O que espera estes novos colocados?

Perdeu-se a estratégia, o raciocínio. Vivemos no domínio da supérflua perseguição ao suspeito supérfluo.

Este ano houve menos notícias a insistir que há ensino superior a mais. Há quem possa ter ficado surpreendido com o aumento do número de candidatos, mas isso demonstra o espaço imenso da desinformação.

Os dados oficiais preveem um aumento do número de alunos no ensino secundário até 2018, mas há quem continue a resistir à possibilidade de aumentar o nível de qualificações. Vemos argumentos perigosos, desde “estudar não serve” (algo que nos faz recordar o pior do trabalho infantil), ou o célebre “é tudo mais fácil” (talvez porque considerem que há menos linhas de comboio a decorar). O que é certo destas opiniões é que há um Portugal que incorporou uma resistência a atualizar-se e a fazer parte da Europa contemporânea. Quer continuar só.

Quem desconhece o crescimento no secundário, também deve desconhecer o número de alunos inscritos nas instituições de ensino superior, entre 2010 e 2013, que apenas decresceu neste último ano, quando a crise afetou de forma extrema as famílias. Recorde-se que os candidatos deste ano são os resistentes, aqueles que superaram inúmeras dificuldades. São os que convivem com cadeiras reclinadas e a ideia de que a matemática e o estudar não serve. Há muito para fazer até que estes discursos, comportamentos e realidade socioeconómica permitam um país diferente.

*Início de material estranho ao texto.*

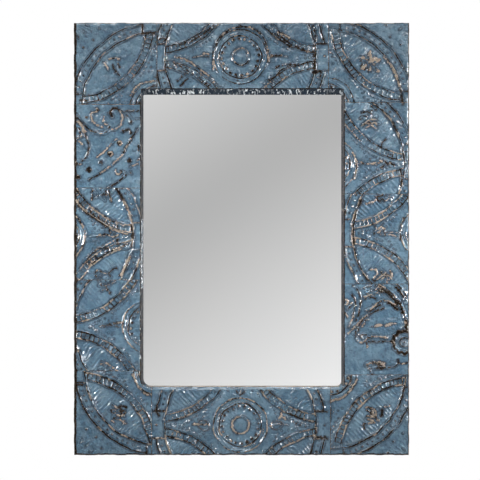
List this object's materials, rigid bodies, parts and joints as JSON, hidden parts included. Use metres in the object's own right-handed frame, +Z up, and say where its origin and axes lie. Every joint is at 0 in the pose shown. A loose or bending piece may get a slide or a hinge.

O que espera estes novos colocados? Nas instituições sabem que irão encontrar um corpo docente qualificado, detentor de formações avançadas, muitos enquadrados em redes internacionais de referência. São também muitos dos docentes e investigadores que estão a emigrar, algo normal face às consequências de um setor que, nos últimos anos, viu reduzidas as suas verbas em 31% - em comparação, o esforço no mesmo período de redução da despesa geral do estado apenas diminuiu 9%.

A mais injusta e pérfida ideia, que o MEC tentou passar, é que tal demonstra o tamanho do supérfluo. Os aviões, por falta de manutenção, em pouco tempo aterram. Nas instituições de ensino superior os incidentes parecem menos evidentes. Ninguém parece saber que as faculdades e escolas foram completamente encerradas durante duas semanas. Houve salários que não foram pagos na totalidade por falta de orçamento (e as instituições demonstraram que não confiam no governo). Poucos conhecem a realidade de falta de meios, materiais, bibliografia, que os próprios docentes têm de colmatar. As condições degradaram-se. Aumentaram-se as cargas horárias ao nível do impossível. Reduziu-se a capacidade de investigação. A preparação das aulas parece baseada na ideia de rua de que é desnecessária. Aumentou-se de tal forma a quantidade de trabalho administrativo que hoje, nas instituições, perde-se quase tanto tempo em processos administrativos e tributários, do que o que investe em investigação. Os funcionários, estigmatizados na “função pública”, mesmo quando trabalham no máximo, com remunerações mínimas (com sucessivas reduções), desmultiplicam-se em tarefas e acabam por transpor muitas das mesmas para os docentes. Há quem possa ver racionalização e eficiência (quem sabe mesmo um “salutar convívio” na “partilha do improviso” para fazer face à falta de meios), na prática, há degradação e menos de condições. Perdeu-se a estratégia, o raciocínio. Vivemos no domínio da supérflua perseguição ao suspeito supérfluo.

Já em 1950 se advogava que havia ensino superior a mais. Dizia-se que um país pequeno não tinha condições. É o Portugal que não se imagina moderno. O preço foi alto, impediu a industrialização e o desenvolvimento. Foi assim até uma certa reforma nos inícios dos anos 70. Não era possível industrialização, sem qualificação. Sermos mais qualificados tornou-nos mais competitivos. É que existe mesmo uma diferença entre uma despesa e um investimento.